Hollande’s campaign was predicated on a new approach to the crisis that would put growth first.
He is expected to travel to Berlin as soon as he is sworn in to begin negotiations on a new “growth pact” for Europe that would complement Merkel’s “fiscal compact” – a set of rules to anchor German-style budget discipline across the euro zone.
New measures to bolster growth are expected to include steps to increase the firepower of the European Investment Bank (EIB), make more flexible use of EU structural aid funds and so-called “project bonds” to fund investment in infrastructure projects like highways, bridges and energy networks.
A Franco-German deal could be rubber-stamped at a summit of EU leaders in Brussels in late June. But few economists believe the pact will make much of a difference for countries on Europe’s hard-hit southern periphery.
Nor do they think Hollande can afford to weaken France’s own commitment to deficit reduction or jeopardise its relationship with Germany by pushing for bolder steps considered taboo in Berlin, like joi nt euro zone bonds, big stimulus programmes or delays in meeting fiscal targets.

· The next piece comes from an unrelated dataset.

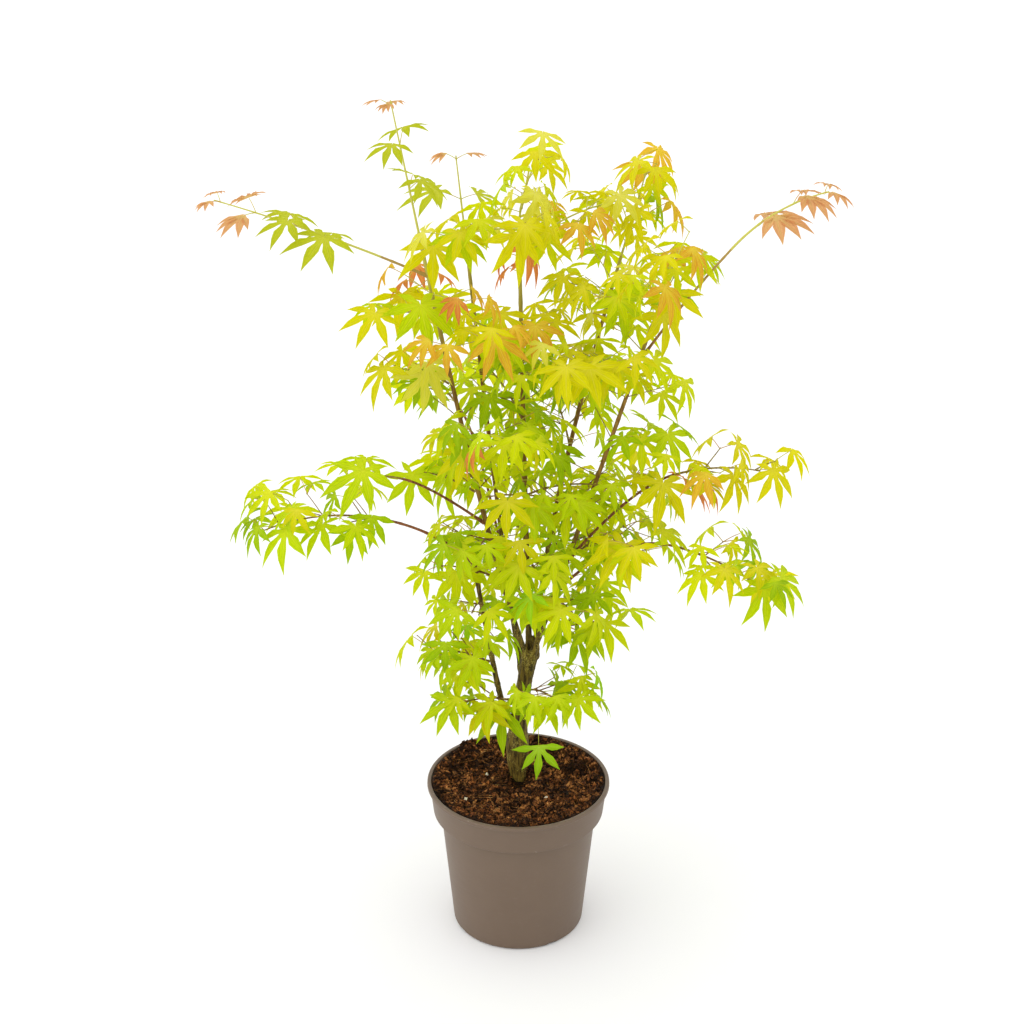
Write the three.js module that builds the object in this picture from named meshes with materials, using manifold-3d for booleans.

“Germany remains the political and economic hegemon in the euro zone. This is a point that Hollande will at some point have to come to terms with,” Eurasia analysts wrote.
“What we are most likely to see is a flurry of announcements and initiatives, none of which will make a serious impact on short or medium-term growth prospects.”
That would increase the odds of a backlash that could stir popular unrest that Europe’s policymakers cannot control.
In Greece, the country where the crisis first erupted in 2009, voters punished the parties that have dominated politics for decades.
New Democracy and PASOK, the only parties that support the EU/IMF bailouts that have helped Greece avert bankruptcy, looked set to secure well under 40 per cent of the vote together, and may struggle to form a parliamentary majority.
Extreme parties on the left and right scored unprecedented gains, in a pattern that has repeated itself in elections across Europe.
At the very least, Greece seems likely to face weeks of political uncertainty. Next month, parliament must approve over 11 billion euros in new spending cuts for 2013 and 2014 if the country to receive its latest aid tranche.
“Before the elections, we had pointed to a 40 per cent risk that the flow of support to Greece may stop and Greece may thus be forced to exit the euro later this year,” said Holger Schmieding, chief economist at Berenberg Bank. “The exit polls suggest that the risk has certainly not decreased.”
European leaders signaled at a G20 summit in Nice last November that they would be prepared to allow Greece to leave the bloc if the Greek people refused to support the conditions of their bailout.
And German Finance Minister Wolfgang Schaeuble hinted at a possible euro exit on Friday, saying that Greece would have to “bear the consequences” if it did not elect a government ready to comply with the demands of its international lenders.
But an exit of any member would be a humiliating setback for the currency bloc and as there is no legal mechanism for a country to leave, the obstacles are high. A Greek exit would also set a dangerous precedent as markets could quickly bet on another country leaving.
That means a Greek departure is unlikely to happen soon, even if an angry electorate appeared to reject the policies that have kept the country on life-support and in the euro zone.
“I think it’s very hard to see how Greece can stay in the euro in the long run. It’s the only country where there are no signs that the medicine is working,” said Grant of CER. “But even if Greece wanted to leave it would take a very long time.”